A mí me ha quedado meridianamente claro que Errejón era un falsario: feminista de boquilla durante el día, baboso acosador sexual de noche y tal vez machirulo violento en la cama. Jamás le tuve en alta estima, siempre lo vi petulante, resabido y propenso al cambio de chaqueta. Pero no soy de los que dicen que ya sabían que también era un depredador con las mujeres. Me sorprendieron, pues, las revelaciones de la compañera Cristina Fallarás, aunque, una vez digeridas, empezaran a ir encajando en mi visión nunca admirativa del individuo. No encontrarán en mis artículos de la última década ningún elogio a Errejón, jamás me pareció trigo limpio.

Permítanme ahora una pausa para confesarles que mi faceta de lector voraz de Le Carré me lleva a pensar que Errejón podría inspirar un protagonista habitual en las novelas del escritor inglés: el topo. Objetivamente, Errejón le ha dado un puntillazo quizá letal al movimiento político surgido de las protestas callejeras del 15M de 2011. Creo que, con no demasiado esfuerzo, Le Carré lo imaginaría como un infiltrado desde el primer momento de algún servicio secreto.

Lo dejo ahí, como una mera sugerencia literaria en una conversación de sobremesa, y vuelvo al periodismo. El 15M tenía razón al expresar su indignación por las carencias políticas y socioeconómicas de una democracia que presume de ser ejemplar. Pero los jóvenes políticos que se proclamaron sus herederos abandonaron la calle, entraron en las instituciones, aseguraron que desde allí cambiarían las cosas y fueron asemejándose cada vez más a los viejos políticos. Eso sí, aportando como gran novedad una pasión muy propia por la egolatría, el sectarismo y fratricidio. Su fulgor apenas ha durado una década.

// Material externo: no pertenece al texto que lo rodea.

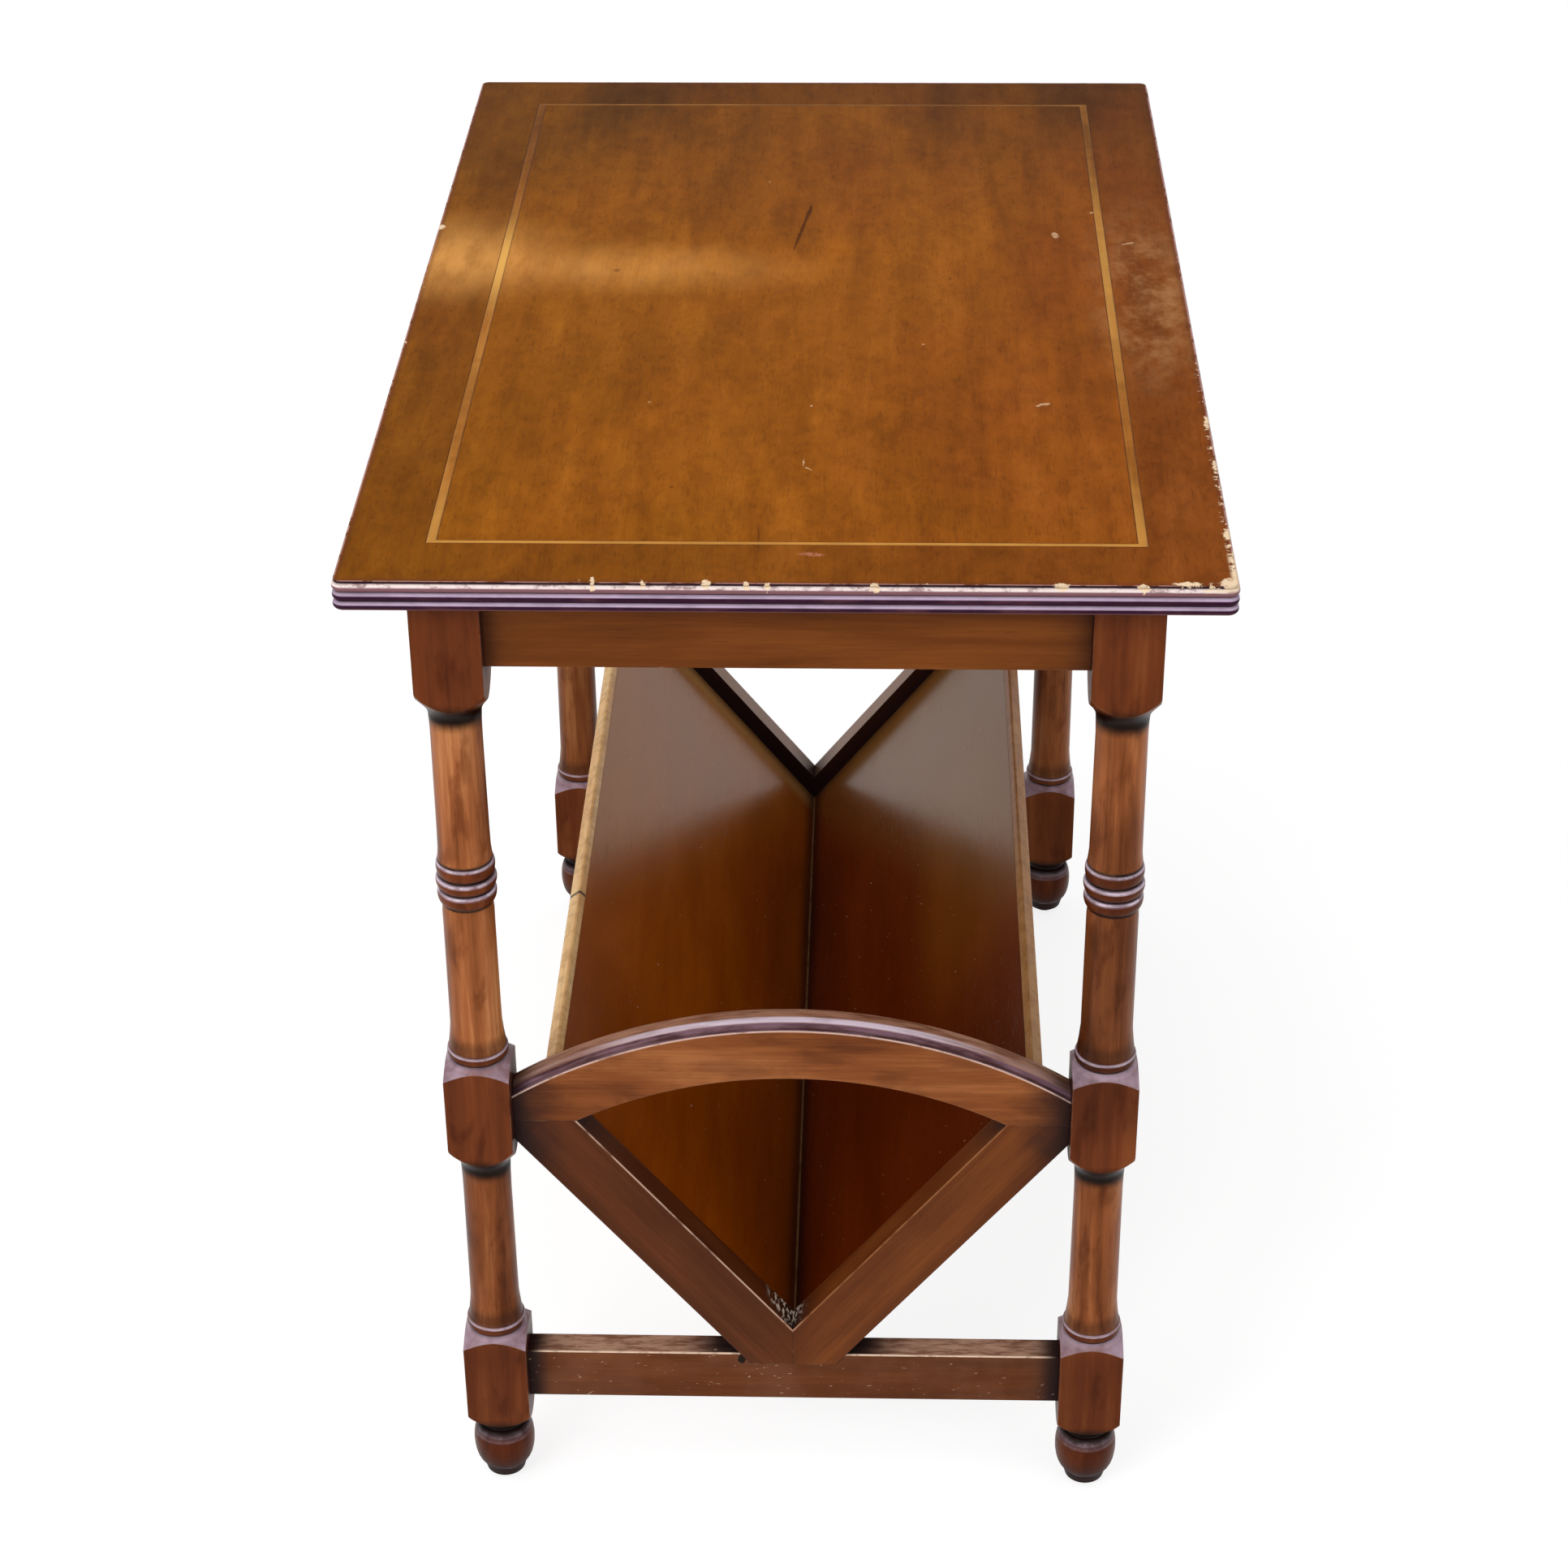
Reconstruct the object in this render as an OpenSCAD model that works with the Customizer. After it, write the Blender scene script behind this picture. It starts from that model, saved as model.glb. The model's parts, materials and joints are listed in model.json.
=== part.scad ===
// Magazine rack side table: a reeded and strung top on four turned legs,
// with a V-shaped magazine trough slung between two arched end frames.
// Millimetres. X is the width, Y the length, Z up from the floor; the origin
// is on the floor under the middle of the top. The front end is towards -Y.

/* [Top] */
// Height of the table, floor to top surface
table_h = 535; // [500:1:600]
// Width of the top, side to side
top_w = 381; // [340:1:450]
// Length of the top, end to end
top_l = 610; // [520:1:720]
// Thickness of the top board
top_t = 14; // [12:0.5:20]
// Number of reeds round the edge
reed_count = 3; // [2:1:4]
// How far the reeds stand out of the edge
reed_depth = 2; // [1:0.25:3]
// Height of the plain step above the reeds
arris_h = 1; // [0.5:0.25:2]
// How far the plain step sits behind the reeds
arris_in = 1; // [0.5:0.25:2]
// Radius of the corners of the top in plan
corner_r = 5; // [4:0.5:12]

/* [Stringing] */
// Distance from the edge of the top to the stringing
string_in = 36.5; // [25:0.5:60]
// Width of the stringing along the sides
string_side_w = 4; // [2:0.5:8]
// Width of the stringing across the ends
string_end_w = 2.5; // [1.5:0.5:8]
// Depth of the stringing
string_t = 1.2; // [0.8:0.2:2]

/* [Legs] */
// Side of the square leg stock
leg_s = 31; // [28:0.5:36]
// How far the top overhangs the legs
overhang = 27.5; // [15:0.5:40]
// Height of the floor end of the lower square
lower_block_z = 48.5; // [44:0.5:60]
// Height of the lower square
lower_block_h = 41.7; // [36:0.1:58]
// Height of the floor end of the middle square
middle_block_z = 216.5; // [190:0.5:217]
// Height of the middle square
middle_block_h = 37.9; // [36:0.1:53]
// Height of the upper square, down from the top board
upper_block_h = 54; // [50:0.5:72]
// Radius of the leg under the upper square
shaft_top_r = 11.7; // [10:0.1:12.5]
// Radius of the leg above the rings
shaft_ring_r = 12.1; // [11:0.1:13]
// Radius of the leg above the middle square
shaft_mid_r = 12.2; // [11:0.1:13.4]
// Radius of the leg above the lower square
shaft_low_r = 12; // [11:0.1:13.2]
// Radius of the largest of the three rings
ring_r = 14.1; // [13.6:0.1:15.4]
// Height of the lowest ring above the middle square
ring_up = 95; // [50:0.5:110]
// Radius of the bead above each square
bead_r = 14.5; // [14:0.1:15.4]
// Largest radius of the foot
foot_r = 15.3; // [13:0.1:16]
// Radius of the flat that stands on the floor
foot_flat_r = 6.2; // [4:0.1:8]

/* [Aprons] */
// Height of the aprons
apron_h = 46; // [40:0.5:60]
// Thickness of the aprons
apron_t = 15; // [12:0.5:18]
// How far the rails sit back from the faces of the legs
setback = 8; // [5:0.5:9]
// Length of the tenons on the aprons and stretchers
tenon_l = 11; // [8:0.5:11.5]
// Thickness of the tenons
tenon_t = 7; // [5:0.5:8]
// Shoulder above and below each tenon
tenon_shoulder = 6; // [3:0.5:9]

/* [Stretchers] */
// Height of the underside of the stretchers
stretcher_z = 55.5; // [54:0.5:60]
// Height of a stretcher, underside to top
stretcher_h = 28.5; // [24:0.5:30]
// Thickness of a stretcher
stretcher_t = 13; // [11:0.5:15]
// Depth of the notch that takes the foot of the V
notch_d = 6.5; // [4:0.5:8]
// Gap each side of the foot of the V in its notch
notch_gap = 0.2; // [0.1:0.1:2]

/* [End frames] */
// Thickness of the end frames
frame_t = 15; // [13:0.5:16]
// Width of the rails of the V
rail_w = 30.2; // [26:0.2:32]
// Height where the undersides of the V meet the legs
rail_meet_z = 216.5; // [216:0.5:220]
// Height where the undersides of the V would cross
rail_root_z = 51; // [46:0.5:58]
// Height of the crown of the arch, under its moulding
arch_crown_z = 281; // [275:0.5:300]
// Height where the arch meets the legs
arch_spring_z = 241.3; // [240:0.1:248]
// Width of the arched rail
arch_w = 27.5; // [26:0.5:30]
// Height of the moulding on the arch
mould_h = 2; // [1:0.25:3]
// Flat in front of the moulding on the arch
mould_flat = 2.5; // [1:0.25:5]

/* [Trough] */
// Thickness of the trough boards
panel_t = 7.5; // [6:0.5:9]
// How far the V rails stand proud of the trough boards
panel_drop = 9.3; // [6:0.1:11]
// How deep the boards are housed in the V rails
housing_d = 4; // [2:0.5:6]
// Thickness of the lipping on the upper edges of the boards
lipping_t = 4.3; // [3:0.1:6]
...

Sigo con el periodismo. Las mujeres llevan siglos teniendo que soportar discriminaciones, miedos y agresiones específicos. Padeciendo una violencia particular tan solo por el hecho de ser mujeres. El feminismo se alza contra ello desde hace dos siglos y, afortunadamente, ha conseguido progresos muy importantes. Pero no nos engañemos, aún estamos lejos, muy lejos de la igualdad plena. En el ámbito público y quizá más en ámbito privado. El machismo también lleva siglos y hasta milenios anclado en los hombres. Incluida el impulso a poseer sexualmente a la mujer, aunque ella diga que no.

Errejón decía tenerlo claro y sus compañeras de partido le creían. Pero en esta específica y trascendental materia resultó ser un doctor Jekyll de día y un señor Hyde de noche. No soy un profesional de la mente humana, no sé si lo suyo es un trastorno disociativo de la identidad y si tiene cura. Quizá sea solo un hipócrita de tomo y lomo. Lo que sé es que Gisèle Pelicot tiene razón cuando proclama que la vergüenza tiene que cambiar de bando. A mí me avergüenza, y mucho, el timo encarnado por el personaje Errejón.